We are all busy people now, fully aware of the power the internet and our smart devices hold. We all expect to see this power utilised everywhere to give us efficiency and entertainment. That entertainment level is not to be forgotten here. Part of the job to get people to actually do the tasks they should be doing or that you want them to be doing, is to make it entertaining for them. When your floor manager spots that Product X is not on the shelves anymore, the level of entertainment of being able to do some quick Smartphone taps or a scan to make sure this is not going unnoticed are much higher than having to collect a handheld terminal or go to and sit at a terminal. In the first case it's actually enjoyable to do this ad-hoc task, where as the latter is so annoying it's easy to simply 'forget' about it.
Our phones are our modern-day entertainment. Can you live without your mobile? Actually, I cannot. Well… not easily. I carry it nearly everywhere - and this is the opportunity I'm talking about when it comes to mobile. Look around you in the streets, in the trains, in the parks. Mobile phones are now ubiquitous, with 81.6 million mobile subscriptions in the UK. That is 92% of the adult population! Almost half of UK internet users are going online via mobile phone data connections, with some 45% of people surveyed said they made use of the net while out and about, compared with 31% in 2010. It's not just those numbers. It's clear around us. Everywhere you can see that people entertain themselves with their smartphones more intensely all the time. Usage is growing fast. Effectively tapping into that, embracing it, makes your brand perceived as a form of entertainment. Get that right, and your customers are hooked, your company an even greater place to work, and you've opened a gold mine of opportunities.
The future can be seen in South Korea where Tesco Homeplus became the #1 retailer by introducing mobile shopping. Customers can scan products displayed on posters displayed at an underground station while on their way home or to work and then have the order delivered later that same evening. In short Tesco took their store to where the customers were, engaged them through using their mobile, and generated a considerable sales growth of 131%. Wal-Mart in the US is trialling self scanning with your mobile phone in 200 stores right now, based around 3 simple steps: (1) Download (2) Scan and (3) Pay &Go. Apple has already even gone a further step ahead and have removed all tills form their stores. Just walk in, grab an item, scan & pay on your own phone, walk out without ever seeing an employee!
So where to go from here?
This will be vastly different for each retailer, but let's start by asking yourself some basic questions, depending on your priorities and not forgetting dependencies. For instance:
What the right mobile solution is will vary greatly per company and their priorities. But this will give you a sense of direction about where to start working on optimising your organisation. It all comes down to ensuring
- You have the data you need
- Your employees have the right tools to effectively update the data
- You have easy access to the key parts of the data required by you.
Once this is in place, you can leverage this to bring compelling integrated mobile services to your customers.

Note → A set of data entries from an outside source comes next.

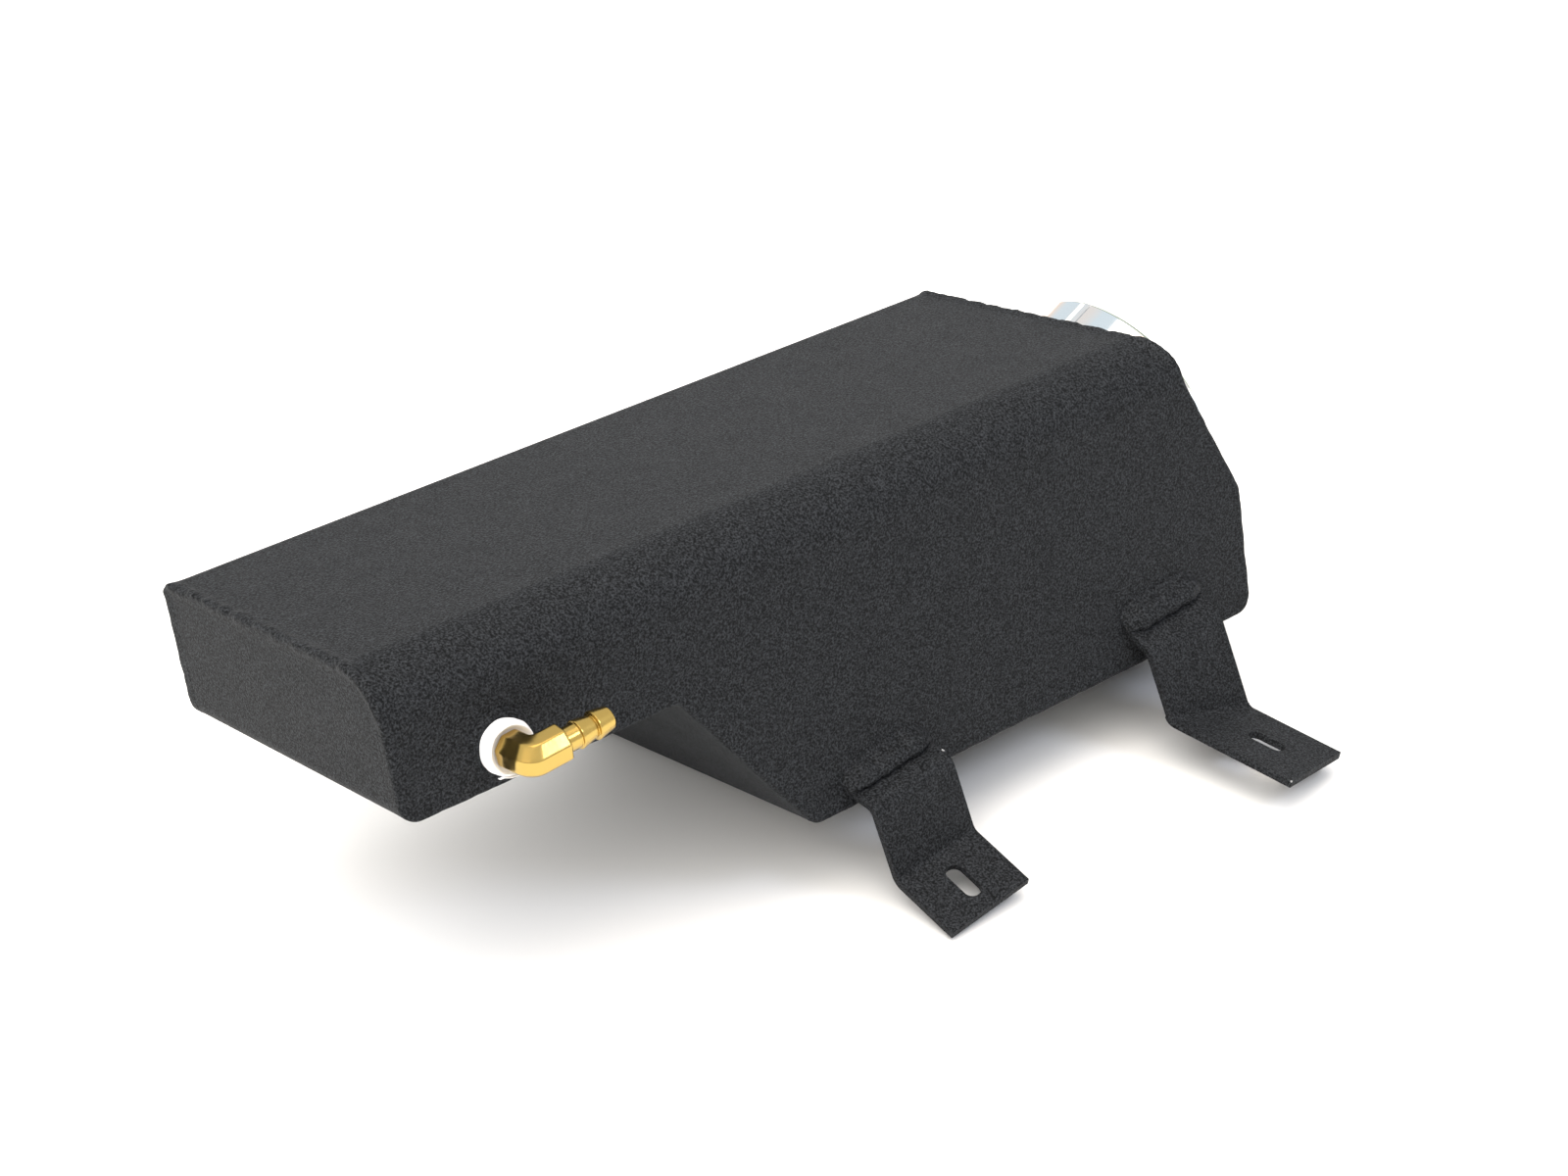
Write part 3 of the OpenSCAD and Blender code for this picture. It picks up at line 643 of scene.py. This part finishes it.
# The tail points a little up. The second leg's octagon is rolled against the first
TAIL_UP, ELBOW_ROLL = math.radians(4), math.radians(13)
TAIL = np.array([math.cos(TAIL_UP), 0, math.sin(TAIL_UP)])
TAIL_TOP = np.array([-math.sin(TAIL_UP), 0, math.cos(TAIL_UP)])


def octagon(angle, across):
    """Radius of an octagon with softened corners: the 40-norm of the distances to its four pairs of flats."""
    norm = 40.0
    flats = np.arange(4) * math.pi / 4
    return across / 2 / (np.abs(np.cos(angle[..., None] - flats)) ** norm).sum(-1) ** (1 / norm)


def elbow_grid(body_in, soft):
    """Body of the forged elbow: lines of an octagonal bar that run out of the wall and turn along the tank.

    Each line turns on an arc of its own at the mitre, the outermost on the radius soft and the innermost on
    the radius tight. The second leg's octagon is rolled a little against the first, as forged fittings are.
    """
    tight = 1.2
    corner = math.radians(22.5) + np.arange(8) * math.pi / 4
    near = np.radians([-18, -9, -5, -2.5, 0, 2.5, 5, 9, 18])
    angle = (corner[:, None] + near).ravel()
    radius = octagon(angle, ELBOW_AF)
    s1, z1 = radius * np.cos(angle), radius * np.sin(angle)
    s2, z2 = radius * np.cos(angle + ELBOW_ROLL), radius * np.sin(angle + ELBOW_ROLL)
    rows = []
    for inset, out in ((0.86, body_in), (0.94, body_in + 0.12), (0.985, body_in + 0.4), (1.0, body_in + 0.7),
                       (1.0, body_in + 1.3)):
        rows.append(np.stack([s1 * inset, np.full_like(s1, out), z1 * inset], -1))
    bend = tight + (soft - tight) * (1 - s1 / s1.max()) / 2
    for t in np.linspace(0, math.pi / 2, 12):
        x = s1 + bend * (1 - math.cos(t))
        out = ELBOW_OUT - s2 - bend * (1 - math.sin(t))
        share = (1 - math.cos(2 * t)) / 2
        rows.append(np.stack([x, out, z1 + (z2 - z1) * share], -1))
    for inset, short in ((1.0, 1.0), (1.0, 0.5), (0.97, 0.12), (0.9, 0.0)):
        rows.append(np.stack([np.full_like(s2, ELBOW_LEG - short), ELBOW_OUT - s2 * inset, z2 * inset], -1))
    return placed(np.array(rows), FITTING, TAIL, OUT, TAIL_TOP)


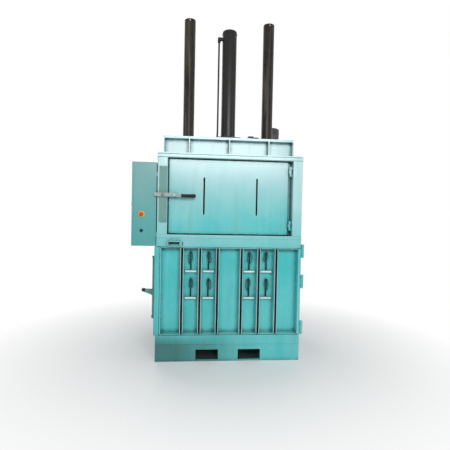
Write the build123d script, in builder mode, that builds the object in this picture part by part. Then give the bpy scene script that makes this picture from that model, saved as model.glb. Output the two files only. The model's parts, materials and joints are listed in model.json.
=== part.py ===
"""Vertical recycling baler: welded frame, two doors, press platen, hydraulic drive, control box.

Millimetres. Origin on the floor under the middle of the base, front towards -Y, +Z up.
"""
from build123d import *
import os

os.makedirs("parts", exist_ok=True)

# Body: overall sizes and the heights of its storeys, from the floor up
body_width = 1380.0
body_depth = 900.0
base_height = 248.0
lower_opening = 837.0
mid_beam_height = 115.0
upper_opening = 720.0
top_band_height = 35.0
roof_sheet = 12.0
head_height = 200.0

z_base = base_height
z_mid = z_base + lower_opening
z_sill = z_mid + mid_beam_height
z_band = z_sill + upper_opening
z_roof = z_band + top_band_height
z_head = z_roof + roof_sheet
z_crown = z_head + head_height

half_width = body_width / 2
y_front = -body_depth / 2
y_rear = body_depth / 2
door_frame_depth = 105.0
y_frame = y_front + door_frame_depth

# Clearances
seat = 0.3
running = 0.08
door_gap = 3.0
swing_gap = 7.0

# Base
plate = 8.0
fascia_fold = 14.0
crease_height = 165.0
crease_step = 6.0
pocket_width = 215.0
pocket_height = 97.0
pocket_pitch = 404.0
pocket_floor = 15.0
pocket_wall = 6.0
side_flange = 70.0
keel_width = 90.0
base_inside = body_depth / 2 - crease_step - plate

# Chamber: strap slots run in line through the door, the floor and the platen
slot_width = 14.0
slot_centres = (-450.0, -281.0, -114.0, 114.0, 281.0, 450.0)
floor_bar = 12.0
wall_sheet = 8.0
post_size = 95.0
post_wall = 6.0
post_radius = 10.0
rear_frame_depth = 80.0

wall_outer = half_width - post_size
wall_inner = wall_outer - wall_sheet
y_wall_back = y_rear - rear_frame_depth

# Outside ribs on the chamber
rib_height = 90.0
rib_depth = 70.0
rib_sheet = 6.0
rib_fold = 12.0
rib_levels = (340.0, 560.0, 780.0, 1000.0, 1320.0, 1640.0, 1860.0)

# Mid beam, its slot and the loop round the slot
beam_wall = 6.0
beam_radius = 5.0
beam_crease = 86.0
beam_step = 4.0
loop_inset = 163.0
loop_drop = 85.0
loop_width = 122.0
loop_height = 54.0
loop_bar = 8.0
loop_reach = 24.0
loop_radius = 12.0
eyelet_offset = 80.0
eyelet_width = 8.0
eyelet_height = 34.0

# Head
head_width = 1310.0
head_depth = 440.0
head_plate = 12.0
channel_flange = 75.0
channel_web = 8.5
channel_flange_sheet = 11.0
channel_radius = 10.0
head_rib_sheet = 10.0
head_rib_x = 400.0

# Guides and cylinder
guide_x = 415.0
guide_diameter = 114.3
guide_wall = 8.0
guide_top = 3405.0
guide_hole = 12.0
guide_hole_drop = 16.0
bush_wall = 10.0
bush_flange = 18.0
bush_flange_sheet = 14.0
bush_sleeve = 42.0
barrel_diameter = 150.0
bore_diameter = 125.0
barrel_top = 3312.0
barrel_below_crown = 100.0
barrel_cap = 30.0
rod_diameter = 80.0
spigot_diameter = 50.0
piston_length = 60.0
piston_to_cap = 56.0
gland_length = 40.0
flange_size = 250.0
flange_sheet = 28.0
bolt_circle = 210.0
bolt_count = 8
bolt_diameter = 20.0
bolt_head = 30.0
bolt_head_height = 12.5
nut_height = 16.0

# Platen, shown at the top of its stroke
platen_clearance = 7.0
platen_bottom = 1751.0
platen_sheet = 12.0
platen_frame_height = 140.0
platen_wall = 10.0
platen_rib_y = 150.0
boss_wall = 18.0

# Hydraulic pipes
pipe_diameter = 18.0
pipe_bore = 12.0
pipe_bend = 45.0
pipe_offset = 110.0
port_drop = 78.0
port_height = 65.0
port_boss = 36.0
port_reach = 14.0
fitting_flats = 30.0
fitting_length = 22.0

# Power unit on the roof
tank_width = 600.0
tank_depth = 214.0
tank_inset = 30.0
tank_y = 232.0
tank_sheet = 4.0
tank_lid_sheet = 8.0
motor_inset = 133.0
motor_diameter = 172.0
motor_fin_reach = 10.0
motor_fin_count = 24
motor_fin_sheet = 4.0
motor_foot = 18.0
motor_length = 170.0
cowl_diameter = 196.0
cowl_height = 57.0
valve_size = 90.0
valve_inset = 410.0
valve_pipe_spread = 20.0
coil_diameter = 36.0
coil_length = 62.0

# Lower door
door_sheet = 8.0
channel_fold = 14.0
left_stile = 55.0
door_overhang_left = 18.0
right_stile = 18.0
door_overhang_right = 0.0
door_back_gap = 4.0
end_plate_setback = 10.0
stile_wall = 6.0

door_left = -half_width - door_overhang_left
door_right = half_width + door_overhang_right
y_door_back = y_frame - door_back_gap
z_door_low = z_base + door_gap
z_door_high = z_mid - door_gap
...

The real power of awesome is of course when you can let the customers themselves update the data. This generally works best if they can undertake entertaining playful actions, like mobile shopping or games. They scan a bag of crisps and pay on their mobile? *Poof* stock goes down by 1. That's the easy one of course. But what if you integrate it with location-based technology? Mobile innovation giants like Apple are all investing in indoor mapping technology similar to what GPS does for you on the road.
Customers can use these innovations to find their way through your stores quickly, but also it can enable retailers to do real-time trend analysis where in your store people pick and scan products most effectively and where optimisations can be made. I'm sure plenty of innovative ideas can be thought up around this. This latest example might be still a little far-fetched with the current generation of mobile devices, but watch this space. The first retailers to leverage near-future developments like this will steal the limelight.